In [10]:
import pandas as pd
import numpy as np
from sklearn.linear_model import LogisticRegression
from sklearn.metrics import f1_score,confusion_matrix,ConfusionMatrixDisplay
from sklearn.model_selection import train_test_split
from sklearn.preprocessing import LabelEncoder
from sklearn.feature_extraction.text import  TfidfVectorizer
from sklearn.pipeline import make_pipeline 
from sklearn.ensemble import RandomForestClassifier
from string import punctuation
# from nltk.corpus import stopwords
# stop_words = set(stopwords.words('english'))
# punctuation = punctuation + '\n' + '—' + '“' + ',' + '”' + '‘' + '-' + '’'
import re
import joblib


In [11]:
df = pd.read_csv('./bbc-news-data.csv',sep='\t')
df.head()

Unnamed: 0,category,filename,title,content
0,business,001.txt,Ad sales boost Time Warner profit,Quarterly profits at US media giant TimeWarne...
1,business,002.txt,Dollar gains on Greenspan speech,The dollar has hit its highest level against ...
2,business,003.txt,Yukos unit buyer faces loan claim,The owners of embattled Russian oil giant Yuk...
3,business,004.txt,High fuel prices hit BA's profits,British Airways has blamed high fuel prices f...
4,business,005.txt,Pernod takeover talk lifts Domecq,Shares in UK drinks and food firm Allied Dome...


In [12]:
X,y = df.loc[:,'content'], df.loc[:,'category']
X.shape == y.shape

True

In [14]:
stop_words = set(
    [
        "i",
        "me",
        "my",
        "myself",
        "we",
        "our",
        "ours",
        "ourselves",
        "you",
        "your",
        "yours",
        "yourself",
        "yourselves",
        "he",
        "him",
        "his",
        "himself",
        "she",
        "her",
        "hers",
        "herself",
        "it",
        "its",
        "itself",
        "they",
        "them",
        "their",
        "theirs",
        "themselves",
        "what",
        "which",
        "who",
        "whom",
        "this",
        "that",
        "these",
        "those",
        "am",
        "is",
        "are",
        "was",
        "were",
        "be",
        "been",
        "being",
        "have",
        "has",
        "had",
        "having",
        "do",
        "does",
        "did",
        "doing",
        "a",
        "an",
        "the",
        "and",
        "but",
        "if",
        "or",
        "because",
        "as",
        "until",
        "while",
        "of",
        "at",
        "by",
        "for",
        "with",
        "about",
        "against",
        "between",
        "into",
        "through",
        "during",
        "before",
        "after",
        "above",
        "below",
        "to",
        "from",
        "up",
        "down",
        "in",
        "out",
        "on",
        "off",
        "over",
        "under",
        "again",
        "further",
        "then",
        "once",
        "here",
        "there",
        "when",
        "where",
        "why",
        "how",
        "all",
        "any",
        "both",
        "each",
        "few",
        "more",
        "most",
        "other",
        "some",
        "such",
        "no",
        "nor",
        "not",
        "only",
        "own",
        "same",
        "so",
        "than",
        "too",
        "very",
        "s",
        "t",
        "can",
        "will",
        "just",
        "don",
        "should",
        "now",
    ]
)


In [15]:
def preprocessing(text):
    # removing non alphanumeric characters
    text = re.sub(r"[^A-Z a-z 0-9]", "", text)
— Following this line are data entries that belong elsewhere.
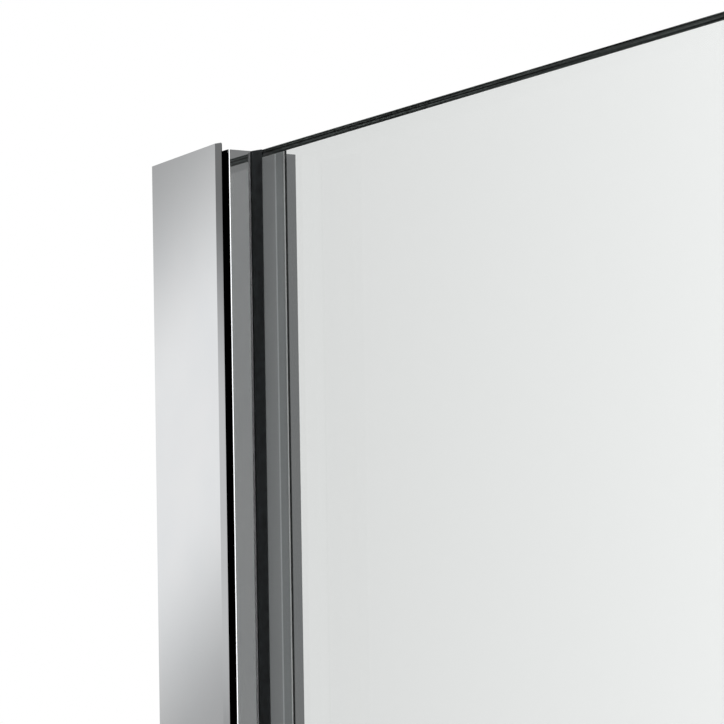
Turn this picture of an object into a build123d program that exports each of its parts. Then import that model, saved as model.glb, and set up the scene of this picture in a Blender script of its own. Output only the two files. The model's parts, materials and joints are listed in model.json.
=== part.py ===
from build123d import *
import math
import os

os.makedirs("parts", exist_ok=True)

# The screen stands between two walls: +X runs from the left wall along the glass, +Y from
# the room side into the shower, and +Z up. The origin is the foot of the left wall channel,
# on the wall and on the middle plane of the fixed pane. All sizes are in millimetres.

# Driving dimensions of the whole screen. PLAY is the room of a screw in its hole, SLACK that of
# a bar in its socket, and HAIR the gap between the glass and whatever bears on it.
WIDTH = 1200.0
HEIGHT = 1950.0
GLASS = 8.0
HALF_GLASS = GLASS / 2
ARRIS = 0.12
WASHER = 1.0
PLAY = 0.05
SLACK = 0.1
HAIR = 0.03
SOFT_FACE = HALF_GLASS + HAIR

# Left wall channel: its wide front leg flares outwards from the wall and ends in a bevelled
# lip, and its short rear leg is straight.
CHANNEL_FOOT = 10.95
CHANNEL_MOUTH = 12.65
CHANNEL_DEPTH = 21.2
CHANNEL_TIP = (22.35, -12.26)
CHANNEL_WALL = 1.15
CHANNEL_WEB = 1.6
CHANNEL_FLARE = (CHANNEL_MOUTH - CHANNEL_FOOT) / CHANNEL_DEPTH
REAR_LEG = 11.2
REAR_LEG_DEPTH = 10.6

# Profile inside it that holds the glass, with jaws that close on the gaskets.
PROFILE_BACK = 4.0
PROFILE_NOSE = 17.75
PROFILE_FRONT = 8.5
PROFILE_REAR = 7.5
PROFILE_WALL = 1.4
PROFILE_FLANGE = 9.95
JAW_DEPTH = 3.3
JAW_HALF = 4.75
JAW_ROUND = 0.25
GASKET_FRONT_TIP = 19.65
GASKET_REAR_TIP = 20.4
GASKET_LIP = 0.35

# Fixed pane and the sill channel under it.
FIXED_LEFT = 8.0
FIXED_RIGHT = 620.0
FIXED_BOTTOM = 8.0
SILL_LEFT = 22.7
SILL_HALF = 7.5
SILL_HEIGHT = 20.0
SILL_WALL = 1.5
BLOCK_LENGTH = 60.0
BLOCK_CENTRES = (90.0, 550.0)
SILL_HOLES = (170.0, 470.0)

# Screw holes and the screws that clamp the profiles.
WALL_HOLE_R = 2.6
WALL_HOLE_HEIGHTS = (75.0, 675.0, 1275.0, 1875.0)
CLAMP_HEIGHTS = (140.0, 940.0, 1700.0)
CLAMP_R = 1.6
CLAMP_HEAD_R = 2.8
CLAMP_HEAD = 1.5
CLAMP_LENGTH = 4.9
CAP_R = 3.4
CAP_HEIGHT = 2.6
CAP_ROUND = 0.8
CLAMP_LEFT_X = 7.1
CLAMP_RIGHT_X = WIDTH - 12.0

# Rail: a flat bar on edge behind the fixed pane.
RAIL_Y = 21.0
RAIL_Z = HEIGHT - 130.0
RAIL_THICK = 10.0
RAIL_HEIGHT = 30.0
RAIL_TOP = RAIL_Z + RAIL_HEIGHT / 2
RAIL_BOTTOM = RAIL_Z - RAIL_HEIGHT / 2
RAIL_FRONT = RAIL_Y - RAIL_THICK / 2
RAIL_REAR = RAIL_Y + RAIL_THICK / 2
BRACKET_PLATE = 4.0
BRACKET_DEPTH = 30.0
BRACKET_HALF = 7.5
BRACKET_SOCKET = 19.0
BRACKET_PLATE_HALF = 33.0
BRACKET_HOLE = 25.0
BRACKET_GRUB = 18.0
FIXING_XS = (120.0, 350.0, 580.0)
FIXING_BORE_R = 7.0
BOLT_R = 4.0
STANDOFF_R = 8.0
PLATE_R = 15.0
PLATE_FRONT = -13.0
STOP_XS = (168.0, 1112.0)
STOP_HALF = 10.0
STOP_TOP = 1862.0
STOP_BOTTOM = 1815.0
STOP_REAR = RAIL_Y + BRACKET_HALF
BUFFER_R = 7.0
BUFFER_LENGTH = 4.7
BUFFER_Z = 1851.0
GRUB_R = 2.45

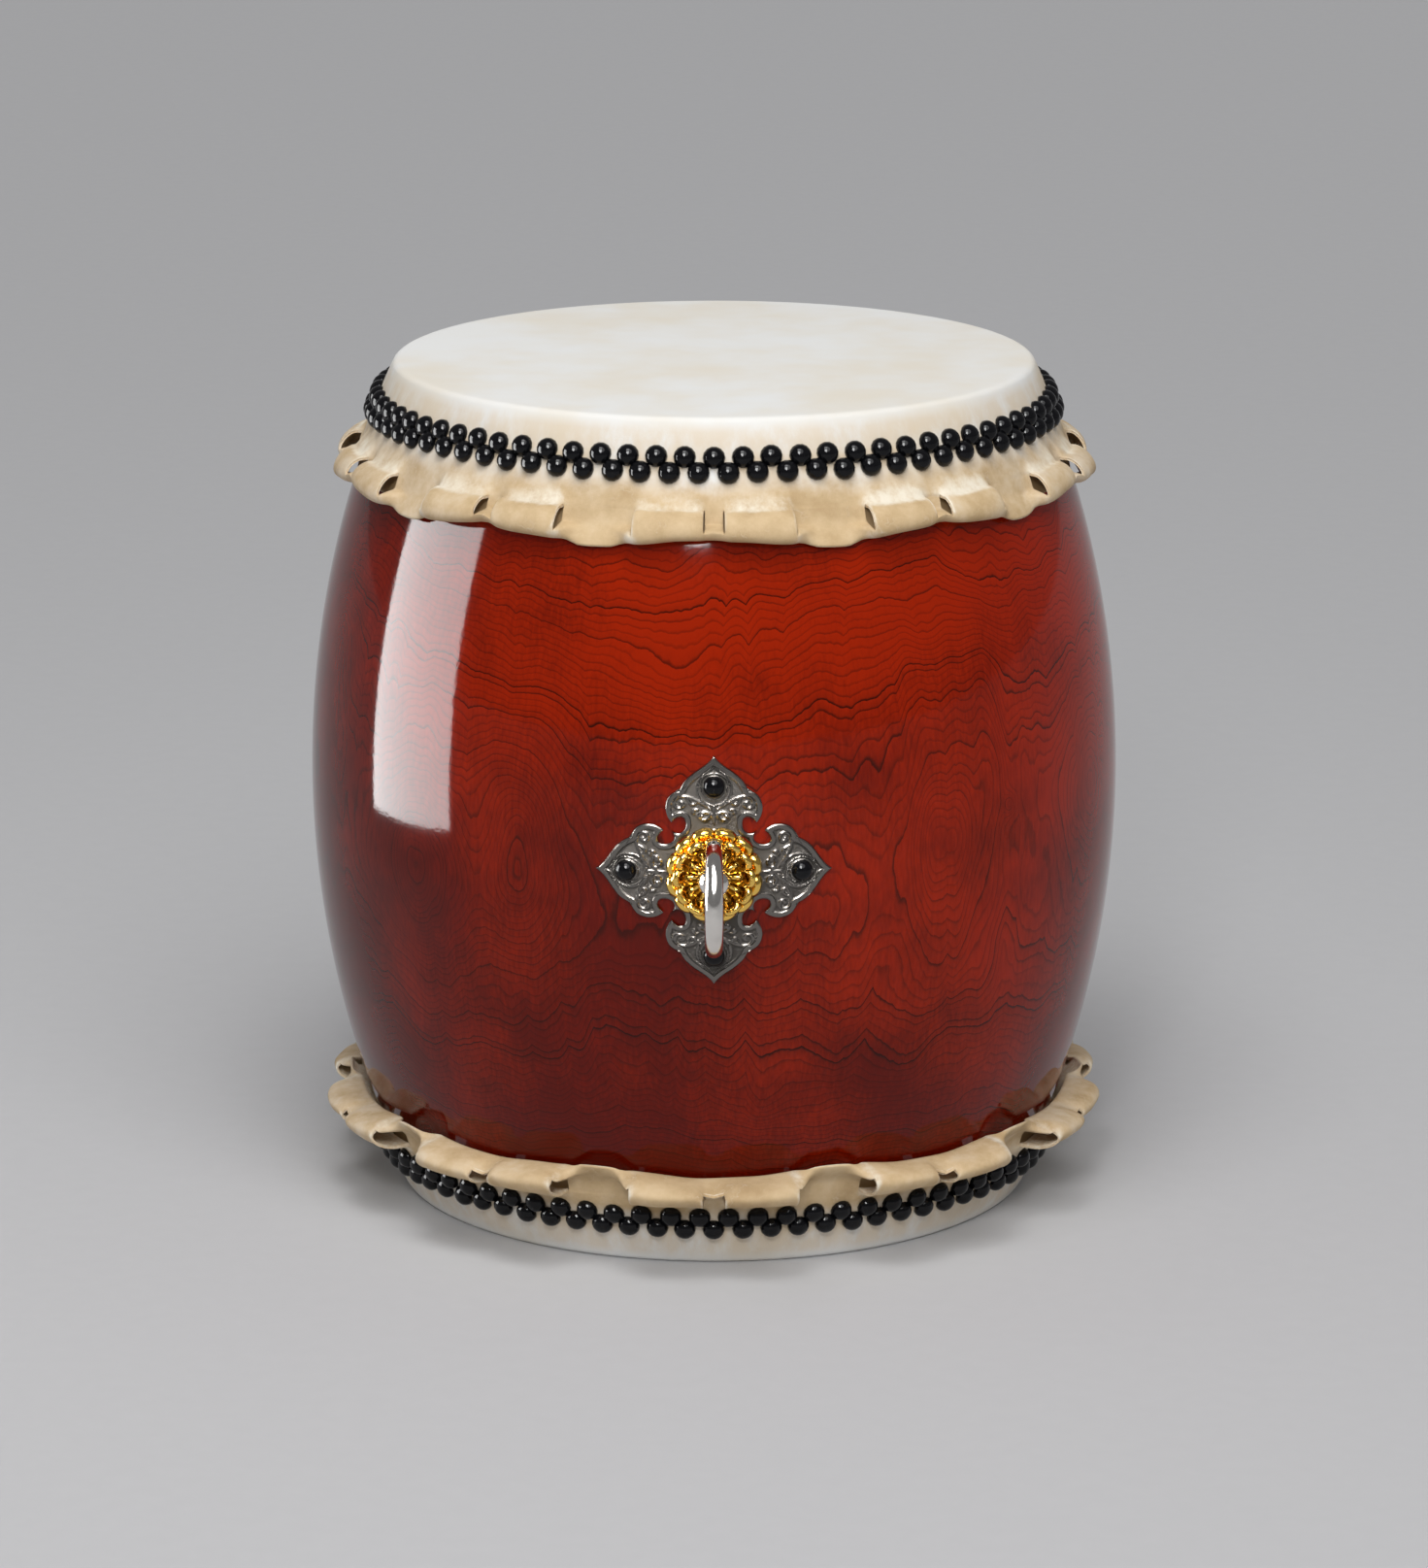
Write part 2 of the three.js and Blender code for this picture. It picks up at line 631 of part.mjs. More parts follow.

    # removing punctuations
    text = "".join(char for char in text if char not in punctuation)

    # removing trailing whitespaces again
    text = re.sub(r" +", " ", text)

    # removing the stopword
    text = " ".join(word for word in text.split() if word not in stop_words)

    return text.lower()

In [16]:
X = X.apply(lambda x:preprocessing(x))

In [17]:
X.shape

(2225,)

In [18]:
pipe = make_pipeline(TfidfVectorizer(),LogisticRegression())
pipe

Pipeline(steps=[('tfidfvectorizer', TfidfVectorizer()),
                ('logisticregression', LogisticRegression())])

In [19]:
label_encoder = LabelEncoder()
labels = label_encoder.fit_transform(y)
X_train , X_val, y_train, y_val = train_test_split(X,labels,test_size=0.2,stratify=labels,random_state=42)

In [20]:
pipe.fit(X_train,y_train)

Pipeline(steps=[('tfidfvectorizer', TfidfVectorizer()),
                ('logisticregression', LogisticRegression())])

In [21]:
y_pred = pipe.predict(X_val)
f1_score(y_val,y_pred,average='weighted')

0.9887325858141044

# Retrain the whole model and save it in a file

In [23]:
pipe.fit(X,y)
filename = './category_predictor.sav'
joblib.dump(pipe, filename)

['./category_predictor.sav']